The deque acts as a sliding window. Timestamps older than current_time - window are evicted on each call.

Redis Backend

Uses a Redis sorted set where:

  • Key: {redis_prefix}rate_limit:rate:{client_ip}:{endpoint_path}
  • Members: Timestamps (as strings)
  • Scores: Timestamps (as floats)

Each request:

  1. Adds the current timestamp (ZADD).
  2. Removes all entries before the window start (ZREMRANGEBYSCORE).
  3. Counts remaining entries (ZCARD).
  4. Sets a TTL of window * 2 to prevent key leakage.

Lua Script for Atomic Operations

When Redis is available, guard-core loads a Lua script at initialization for atomic rate limit operations:

local key = KEYS[1]
local now = tonumber(ARGV[1])
local window = tonumber(ARGV[2])
local limit = tonumber(ARGV[3])
local window_start = now - window

redis.call('ZADD', key, now, now)
redis.call('ZREMRANGEBYSCORE', key, 0, window_start)
local count = redis.call('ZCARD', key)
redis.call('EXPIRE', key, window * 2)

return count

The script SHA is cached in rate_limit_script_sha and executed with EVALSHA on each request.

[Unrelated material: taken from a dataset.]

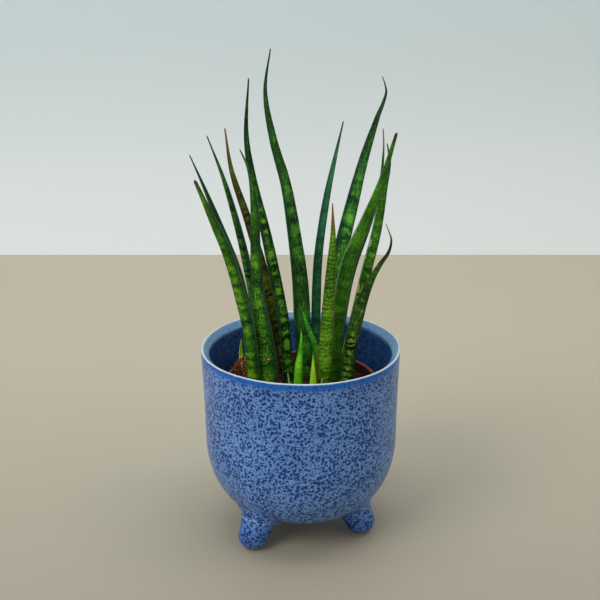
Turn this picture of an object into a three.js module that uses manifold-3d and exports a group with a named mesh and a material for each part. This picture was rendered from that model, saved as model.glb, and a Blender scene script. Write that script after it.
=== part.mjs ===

Advantages of the Lua approach:

  • Atomicity: All four operations execute as a single Redis transaction.
  • Performance: One round trip instead of four.
  • Consistency: No race conditions between concurrent requests.

Fallback

If the Lua script is not loaded (e.g., script load failed), the Redis backend falls back to a pipeline of individual commands:

pipeline = conn.pipeline()
pipeline.zadd(key_name, {str(current_time): current_time})
pipeline.zremrangebyscore(key_name, 0, window_start)
pipeline.zcard(key_name)
pipeline.expire(key_name, window * 2)
results = await pipeline.execute()

If Redis fails entirely (connection error), the system falls back to in-memory rate limiting with a log warning.


Per-Endpoint Rate Limits

The RateLimitCheck pipeline check evaluates rate limits in priority order:

Priority Source Configuration
1 Dynamic endpoint rules config.endpoint_rate_limits[path] = (limit, window)
2 Route decorator RouteConfig.rate_limit + RouteConfig.rate_limit_window
3 Geo-based route limits RouteConfig.geo_rate_limits[country] = (limit, window)
4 Global config.rate_limit + config.rate_limit_window

The first matching tier short-circuits evaluation. For endpoint-specific and route-level limits, the endpoint_path parameter is set so that the rate counters are tracked separately from global counters.

Geo-Based Rate Limits

When RouteConfig.geo_rate_limits is configured, the check resolves the client's country via GeoIPHandler, then looks up the limit:

  1. Exact country match (e.g., "US").
  2. Wildcard fallback ("*").
  3. If no match, skips to the next tier.

Initialization

rate_limit_manager = RateLimitManager(config)
await rate_limit_manager.initialize_redis(redis_handler)
await rate_limit_manager.initialize_agent(agent_handler)

Redis initialization triggers the Lua script load. If it fails, the manager logs an error and proceeds with the pipeline fallback.


Reset

await rate_limit_manager.reset()

Clears the in-memory request_timestamps dictionary and deletes all rate_limit:rate:* keys from Redis.